The term is sometimes applied by the older FICO scoring models to store installment purchases, some auto loans, and to some online loans.
It is not clear that the designation has a negative impact on your credit. It appears that it might with some of the older scoring models.
There is no good reason why it should have negative connotations.
We have all seen them. A good example is a mattress store that has signs plastered all over "No credit needed". There is a good chance it will be a CFA. Generally speaking, people who take these kinds of loans are considered higher risk because of things like no credit, bad credit, inability to pay in full, etc. Therefore, the mere presence of a CFA on your reports would not be a favorable one.
I do agree though that it shouldn't matter. Whether it is a loan from a credit union, payday loan, or a CFA, the bottom line is the payment history on that account. But Fico no like-o.

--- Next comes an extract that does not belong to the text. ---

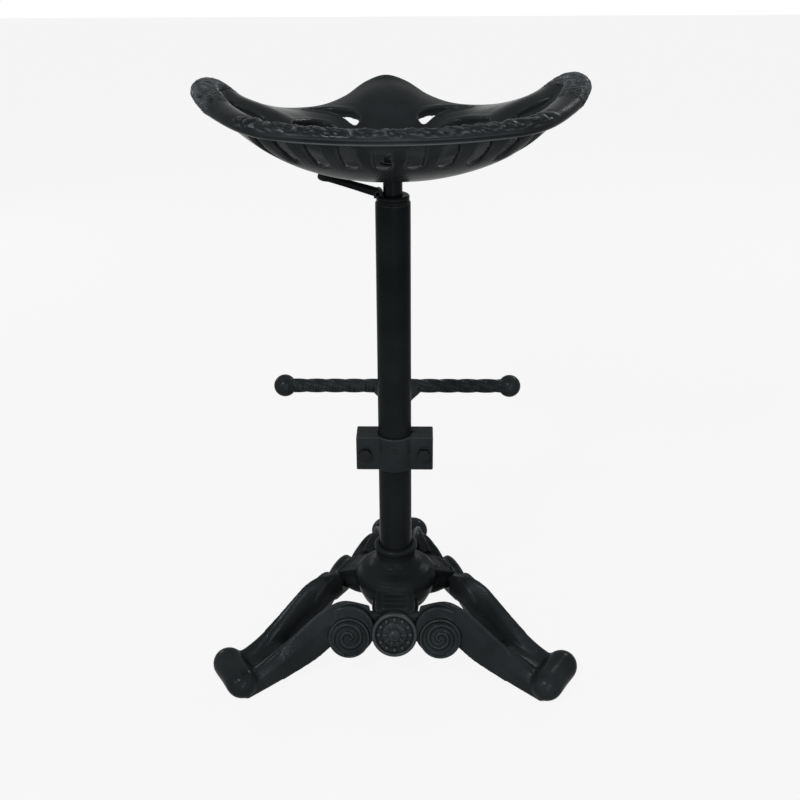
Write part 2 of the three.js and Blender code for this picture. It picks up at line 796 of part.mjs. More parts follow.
function makePan() {
  const padTop = seatBottom + panThickness;
  const tools = [post(pivotHole, seatBottom - overrun, padTop + overrun, smallSides)];
  for (const shares of Object.values(openingShares)) {
    tools.push(panOpening(shares, 1), panOpening(shares, -1));
  }
  for (let i = 0; i < slotCount; i += 1) {
    tools.push(wallSlot((i - (slotCount - 1) / 2) * slotSpacing));
  }
  return toGeometry(cut(join([makeShell(), makeRim()]), tools));
}

const seat = new THREE.Group();
seat.rotation.z = seatTurn;
stool.add(seat);
addPiece(seat, 'seat_pan', makePan(), castPaint);

// Pivot bolt and its washer, on the pan's floor.
// The head's outline is given as shares of its radius and of its height.
const pivotHeadShares = [[0, 0], [1, 0], [1, 0.3], [0.78, 0.7], [0.45, 0.93], [0, 1]];

const seatWasher = ring(pivotHole, seatWasherRadius, seatWasherLow, seatWasherHigh);
addPiece(stool, 'seat_washer', seatWasher, darkSteel);

function makePivotBolt() {
  const foot = seatWasherHigh + clearance;
  const head = pivotHeadShares.map(([out, up]) => [out * pivotHeadRadius, foot + up * pivotHeadHeight]);
  const shank = post(pivotRadius, stemTop - pivotDepth + pivotEndGap, foot + sink, smallSides);
  return toGeometry(join([shank, turned(head, middleSides)]));
}

addPiece(stool, 'pivot_bolt', makePivotBolt(), darkSteel);

// Footrest: everything from here on is clamped to the column and moves with the clamp.
// One clamp half is two ears and half a sleeve. side is -1 for the rear and 1 for the front.
function clampHalf(side) {
  const split = side * clampSplit / 2;
  const past = sleeveRadius + overrun;
  const ears = block([-clampHalfWidth, split, clampLow], [clampHalfWidth, side * clampHalfDepth, clampHigh]);
  const keep = block([-past, split, clampLow - overrun], [past, side * past, clampHigh + overrun]);
  const sleeve = toSolid(post(sleeveRadius, clampLow, clampHigh, fullSides)).intersect(toSolid(keep));
  return toSolid(ears).add(sleeve);
}

// Turns an upright shape down along Y at the height of the clamp's middle
function acrossClamp(geometry, x = 0, rise = 0) {
  return geometry.rotateX(Math.PI / 2).translate(x, 0, clampCentre + rise);
}

function clampHoles() {
  const past = clampHalfDepth + overrun;
  const bolts = [-1, 1].map((side) => acrossClamp(
    post(clampBoltRadius + clearance, -past, past, smallSides),
    side * clampBoltPlace,
  ));
  return [post(clampBore, clampLow - overrun, clampHigh + overrun, fullSides), ...bolts];
}

const setScrewHole = acrossClamp(
  post(setScrewRadius + clearance, 0, sleeveRadius + overrun, fineSides), 0, setScrewRise,
);
const rearHalf = cut(clampHalf(-1), [...clampHoles(), setScrewHole]);
addPiece(stool, 'clamp_rear', toGeometry(rearHalf), castPaint);

const setScrew = post(setScrewRadius, clampBore, sleeveRadius + sink, fineSides);
addPiece(stool, 'clamp_set_screw', acrossClamp(setScrew, 0, setScrewRise), darkSteel);

// Bracket: the clamp's front half with an arm that rises and flares to the bar
function makeArmPlate() {
  const root = clampHalfDepth - 2 * sink;
  const slope = Math.atan2(barHeight - clampCentre, barReach - root);
  const flare = flareShares.map(([out, along]) => [
    armHalfWidth + out * (flareHalfWidth - armHalfWidth),
    (along * barReach - root) / Math.cos(slope),
  ]);
  const edge = [[armHalfWidth, 0], ...flare];
  const outline = [...edge, ...edge.map(([x, y]) => [-x, y]).reverse()];
  const plate = prism(outline, -armThickness / 2, armThickness / 2);
  return plate.rotateX(slope).translate(0, root, clampCentre);
}

function makeBracket() {
  const past = flareHalfWidth + overrun;
  const saddle = post(saddleRadius + clearance, -past, past)
    .rotateY(Math.PI / 2)
    .translate(0, barReach, barHeight);
  const body = clampHalf(1).add(toSolid(makeArmPlate()));
  return toGeometry(cut(body, [...clampHoles(), saddle]));
}

addPiece(stool, 'footrest_bracket', makeBracket(), castPaint);

// Clamp bolts with their heads at the rear, and nuts at the front
function makeClampBolt() {
  const shankEnd = -clampFace - clampNutHeight - boltEnd;
  const shank = post(clampBoltRadius, shankEnd, clampFace + sink, smallSides);
  return toGeometry(join([shank, hexagon(clampBoltFlats, clampFace, clampFace + clampHeadHeight)]));
}

function makeClampNut() {
  const body = hexagon(clampBoltFlats, -clampFace - clampNutHeight, -clampFace);
  const bore = post(clampBoltRadius + clearance, -2 * clampFace, 0, smallSides);
  return toGeometry(cut(toSolid(body), [bore]));
}

for (const [name, side] of [['left', -1], ['right', 1]]) {
  const x = side * clampBoltPlace;
  addPiece(stool, `clamp_bolt_${name}`, acrossClamp(makeClampBolt(), x), darkSteel);
  addPiece(stool, `clamp_nut_${name}`, acrossClamp(makeClampNut(), x), darkSteel);
}

// Bar: a square rod twisted along its length, with a round spigot in each end's ball
function makeBar() {
  const flat = barSide / 2 * barFlatShare;
  const corner = barSide / 2 * barCornerShare;
  const section = [
    [corner, flat], [flat, corner], [-flat, corner], [-corner, flat],
    [-corner, -flat], [-flat, -corner], [flat, -corner], [corner, -flat],
  ];
  const rings = [];
  for (let i = 0; i <= barTwistSteps; i += 1) {
    const share = i / barTwistSteps;
    const x = ballInset * (2 * share - 1);
    const c = Math.cos(share * barTwists * 2 * Math.PI);
    const s = Math.sin(share * barTwists * 2 * Math.PI);
    rings.push(section.map(([y, z]) => new THREE.Vector3(x, y * c - z * s, y * s + z * c)));
  }
  const spigot = post(spigotRadius, -barHalfLength, barHalfLength, fineSides).rotateY(Math.PI / 2);
  return toGeometry(join([loft(rings), spigot])).translate(0, barReach, barHeight);
}

addPiece(stool, 'footrest_bar', makeBar(), castPaint);

// Balls: each is cut flat where it meets the bar and bored for the bar's spigot. side is -1 or 1.
function makeBall(side) {
  const ball = new THREE.SphereGeometry(ballRadius, smallSides, fineSides).translate(barHalfLength, 0, 0);
  const trim = block([0, -ballRadius, -ballRadius], [ballInset + clearance, ballRadius, ballRadius]);
  const hole = post(spigotRadius + clearance, 0, barHalfLength + clearance, fineSides);
  const body = cut(toSolid(ball), [trim, hole.rotateY(Math.PI / 2)]);
  return toGeometry(body).rotateZ(side < 0 ? Math.PI : 0).translate(0, barReach, barHeight);
}

addPiece(stool, 'ball_left', makeBall(-1), castPaint);
addPiece(stool, 'ball_right', makeBall(1), castPaint);

// The origin lies on the floor under the middle of the stool's outline, and not under the column
const rearReach = seatRear + rimRadius;
const frontReach = footRadius + toeRadius;
stool.position.y = (rearReach - frontReach) / 2;

export default stool;
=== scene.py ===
import math
import bmesh
import bpy
from mathutils import Matrix, Vector, noise
from mathutils.bvhtree import BVHTree


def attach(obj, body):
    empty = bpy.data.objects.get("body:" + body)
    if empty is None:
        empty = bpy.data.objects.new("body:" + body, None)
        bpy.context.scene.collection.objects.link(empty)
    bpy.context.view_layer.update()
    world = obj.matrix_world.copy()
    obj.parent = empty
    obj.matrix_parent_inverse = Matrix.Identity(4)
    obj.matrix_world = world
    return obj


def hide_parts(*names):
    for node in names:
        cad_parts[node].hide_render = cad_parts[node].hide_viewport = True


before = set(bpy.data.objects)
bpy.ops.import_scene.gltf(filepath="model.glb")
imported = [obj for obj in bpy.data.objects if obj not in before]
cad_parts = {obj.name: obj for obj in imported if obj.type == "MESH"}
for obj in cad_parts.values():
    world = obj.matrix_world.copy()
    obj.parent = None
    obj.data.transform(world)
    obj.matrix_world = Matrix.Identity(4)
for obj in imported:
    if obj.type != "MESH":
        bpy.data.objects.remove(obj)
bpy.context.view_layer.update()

# The room: a plain white floor under a white surround, with six soft lamps. White is what the camera
# and the gloss see; the surround itself lights the stool at a lower level. The camera stands where the
# photograph was taken from, behind the stool and above it.
column_place = Vector((0, -0.0273, 0))
camera_turn = math.radians(1.5)
camera_distance = 1.24
camera_height = 0.89
camera_pitch = math.radians(23.7)
camera_roll = -0.0081

camera_data = bpy.data.cameras.new("camera")
camera_data.lens = 54
camera_data.sensor_width = 36
camera_data.shift_x = 0.0071
camera_data.shift_y = -0.0288
camera = bpy.data.objects.new("camera", camera_data)
bpy.context.scene.collection.objects.link(camera)
camera.matrix_world = (
    Matrix.Translation(column_place)
    @ Matrix.Rotation(camera_turn, 4, "Z")
    @ Matrix.Translation((0, -camera_distance, camera_height))
    @ Matrix.Rotation(math.pi / 2 - camera_pitch, 4, "X")
    @ Matrix.Rotation(camera_roll, 4, "Z")
)
bpy.context.scene.camera = camera
bpy.context.scene.view_settings.view_transform = "Standard"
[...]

I just find that to be absolutely ridiculous and should have no meaning to your fico. The ones I had are all paid off. How annoying. 😂
@Anonymous wrote:We have all seen them. A good example is a mattress store that has signs plastered all over "No credit needed". There is a good chance it will be a CFA. Generally speaking, people who take these kinds of loans are considered higher risk because of things like no credit, bad credit, inability to pay in full, etc. Therefore, the mere presence of a CFA on your reports would not be a favorable one.
I do agree though that it shouldn't matter. Whether it is a loan from a credit union, payday loan, or a CFA, the bottom line is the payment history on that account. But Fico no like-o.
This is the disconnect with the system and fails to show a true CFA vs a loan from a non-bank source when it shows up on the credit report.
@Cjethompson2017 wrote:What on earth does that mean?? And why would it have a negative impact on my credit?? Seems a bit odd to me.
I had a Lending Club unsecured loan from CC debt and a Shefield Financial secured loan for my Jetski. Crazy they consider my Jetski a personal loan when they could repo it if they want!
I have 3 LOL one for my New AC units I had to replace on my home that were 5 years over Oldest Expectancy lol, 1 from a Vacuum (which I still don't understand why) LOL and 3rd is an actual mini loan I did last year or the year before Idk....but yea honestly I feel like it should be the 1 butttttt oh well XD
Single one here from Affirm, PIF, holds my Experian down about 10 points lower than the others and it's the only differance (Affirm only report to Ex)
OK let’s think about this from the lender's viewpoint. Why would someone use a finance company and pay a higher interest rate if they were able to use a bank or credit union and get a lower rate?
Now true enough it may be due to ignorance on some peoples part. However for many its because they cannot procure financing at a bank or credit union.
As a consequence when you use a finance company there is a negative marker applied and it does have a negative impact on your score.
It’s just like loan modifications are now negatives in version 9 and will reduce your score. Doesn’t matter if I agree with it, it’s the way it is.
It makes no sense that when buying a new car someone should be penalized for taking a zero percent promo rate at Honda Financial instead of 2.9% at a credit union.